- [Data to use]
———

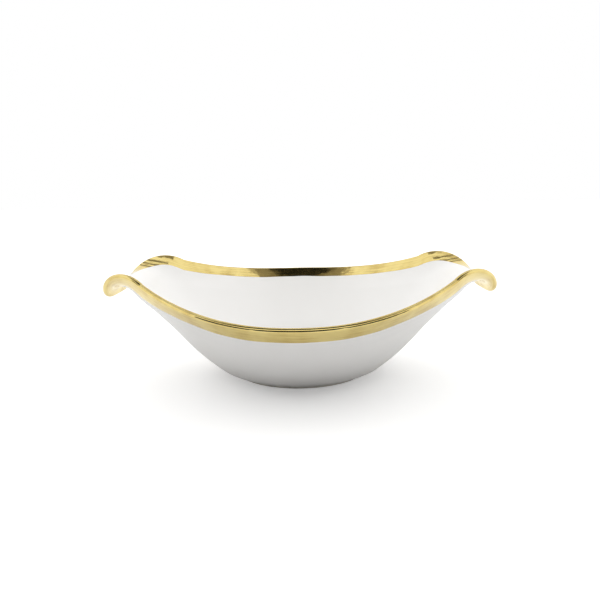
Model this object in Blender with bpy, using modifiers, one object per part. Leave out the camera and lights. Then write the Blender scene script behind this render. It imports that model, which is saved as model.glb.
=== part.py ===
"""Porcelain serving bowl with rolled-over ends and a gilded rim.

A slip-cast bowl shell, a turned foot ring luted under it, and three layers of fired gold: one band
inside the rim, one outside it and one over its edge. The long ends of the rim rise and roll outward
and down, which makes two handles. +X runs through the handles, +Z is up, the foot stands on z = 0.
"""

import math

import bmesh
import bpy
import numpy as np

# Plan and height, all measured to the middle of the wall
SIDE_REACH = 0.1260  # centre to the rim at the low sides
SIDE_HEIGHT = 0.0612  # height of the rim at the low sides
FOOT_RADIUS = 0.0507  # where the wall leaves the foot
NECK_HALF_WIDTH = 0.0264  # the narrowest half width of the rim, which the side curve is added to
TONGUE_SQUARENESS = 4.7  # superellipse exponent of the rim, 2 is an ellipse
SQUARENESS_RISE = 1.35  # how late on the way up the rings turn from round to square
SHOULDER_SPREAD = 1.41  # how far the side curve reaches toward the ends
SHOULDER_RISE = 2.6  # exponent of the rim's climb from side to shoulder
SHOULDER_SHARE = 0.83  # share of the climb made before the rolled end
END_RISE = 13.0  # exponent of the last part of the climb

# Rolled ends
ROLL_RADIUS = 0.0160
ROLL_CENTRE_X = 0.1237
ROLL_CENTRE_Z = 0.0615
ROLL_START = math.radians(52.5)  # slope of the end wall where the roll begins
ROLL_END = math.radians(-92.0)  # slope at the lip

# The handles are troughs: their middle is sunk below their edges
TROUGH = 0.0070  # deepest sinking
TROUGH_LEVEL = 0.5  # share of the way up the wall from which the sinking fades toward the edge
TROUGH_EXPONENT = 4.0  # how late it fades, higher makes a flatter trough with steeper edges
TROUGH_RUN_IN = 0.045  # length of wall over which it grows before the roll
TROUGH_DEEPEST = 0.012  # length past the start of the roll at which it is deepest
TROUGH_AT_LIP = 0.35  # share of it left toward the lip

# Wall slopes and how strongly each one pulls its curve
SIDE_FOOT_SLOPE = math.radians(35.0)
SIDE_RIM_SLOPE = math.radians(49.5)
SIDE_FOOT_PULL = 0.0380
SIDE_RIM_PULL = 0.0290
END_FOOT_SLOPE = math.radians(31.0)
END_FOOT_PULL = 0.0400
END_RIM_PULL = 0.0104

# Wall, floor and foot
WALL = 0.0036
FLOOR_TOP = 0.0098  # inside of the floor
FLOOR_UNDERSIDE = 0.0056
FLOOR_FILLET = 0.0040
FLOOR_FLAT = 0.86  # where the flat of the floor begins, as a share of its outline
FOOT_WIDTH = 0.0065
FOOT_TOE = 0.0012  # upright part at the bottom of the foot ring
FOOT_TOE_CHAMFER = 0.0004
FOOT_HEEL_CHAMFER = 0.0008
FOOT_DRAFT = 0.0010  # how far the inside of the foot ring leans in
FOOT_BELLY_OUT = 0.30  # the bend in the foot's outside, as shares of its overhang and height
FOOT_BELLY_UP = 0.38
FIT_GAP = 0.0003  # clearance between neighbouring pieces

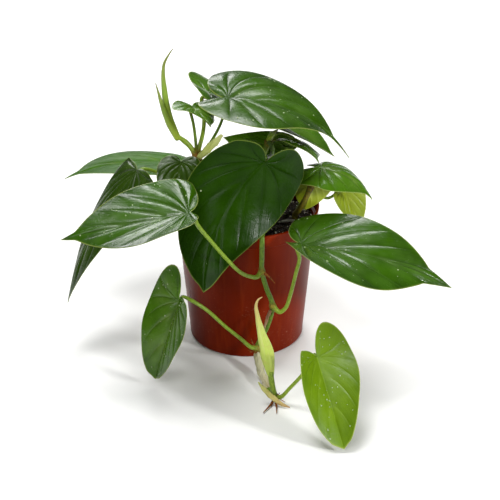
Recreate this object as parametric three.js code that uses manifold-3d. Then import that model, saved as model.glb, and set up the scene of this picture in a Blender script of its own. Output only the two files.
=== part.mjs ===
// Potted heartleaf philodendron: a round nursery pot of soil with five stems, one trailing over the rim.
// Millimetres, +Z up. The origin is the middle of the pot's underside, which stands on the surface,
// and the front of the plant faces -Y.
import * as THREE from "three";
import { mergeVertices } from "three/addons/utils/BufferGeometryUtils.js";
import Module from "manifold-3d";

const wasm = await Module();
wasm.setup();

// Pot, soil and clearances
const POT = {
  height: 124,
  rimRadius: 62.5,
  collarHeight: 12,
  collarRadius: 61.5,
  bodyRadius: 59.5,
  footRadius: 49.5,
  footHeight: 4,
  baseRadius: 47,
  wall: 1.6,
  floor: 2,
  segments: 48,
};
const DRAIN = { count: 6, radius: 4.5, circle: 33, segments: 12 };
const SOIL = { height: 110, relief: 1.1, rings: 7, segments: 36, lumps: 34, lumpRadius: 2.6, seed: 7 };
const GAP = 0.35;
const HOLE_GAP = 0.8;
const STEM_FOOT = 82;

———

- [Required task]
Reproduce only the lines from the top of the material through the one bearing "ROLL_END = math.radians(-92.0)", each exactly as it stands.

- [Response to the task]
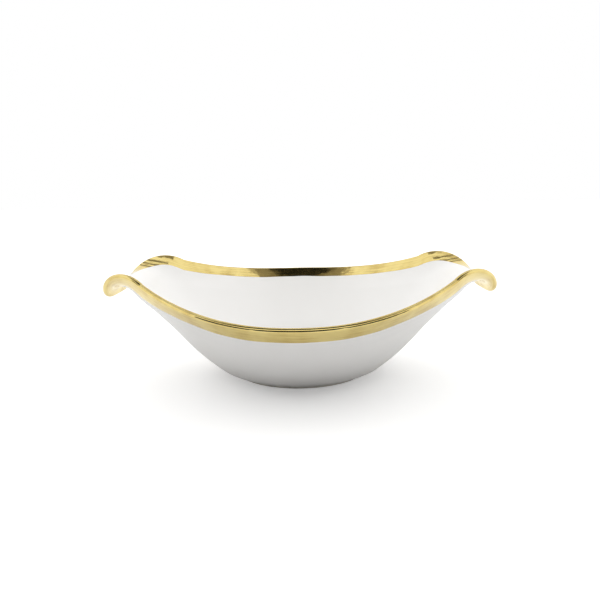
Model this object in Blender with bpy, using modifiers, one object per part. Leave out the camera and lights. Then write the Blender scene script behind this render. It imports that model, which is saved as model.glb.
=== part.py ===
"""Porcelain serving bowl with rolled-over ends and a gilded rim.

A slip-cast bowl shell, a turned foot ring luted under it, and three layers of fired gold: one band
inside the rim, one outside it and one over its edge. The long ends of the rim rise and roll outward
and down, which makes two handles. +X runs through the handles, +Z is up, the foot stands on z = 0.
"""

import math

import bmesh
import bpy
import numpy as np

# Plan and height, all measured to the middle of the wall
SIDE_REACH = 0.1260  # centre to the rim at the low sides
SIDE_HEIGHT = 0.0612  # height of the rim at the low sides
FOOT_RADIUS = 0.0507  # where the wall leaves the foot
NECK_HALF_WIDTH = 0.0264  # the narrowest half width of the rim, which the side curve is added to
TONGUE_SQUARENESS = 4.7  # superellipse exponent of the rim, 2 is an ellipse
SQUARENESS_RISE = 1.35  # how late on the way up the rings turn from round to square
SHOULDER_SPREAD = 1.41  # how far the side curve reaches toward the ends
SHOULDER_RISE = 2.6  # exponent of the rim's climb from side to shoulder
SHOULDER_SHARE = 0.83  # share of the climb made before the rolled end
END_RISE = 13.0  # exponent of the last part of the climb

# Rolled ends
ROLL_RADIUS = 0.0160
ROLL_CENTRE_X = 0.1237
ROLL_CENTRE_Z = 0.0615
ROLL_START = math.radians(52.5)  # slope of the end wall where the roll begins
ROLL_END = math.radians(-92.0)  # slope at the lip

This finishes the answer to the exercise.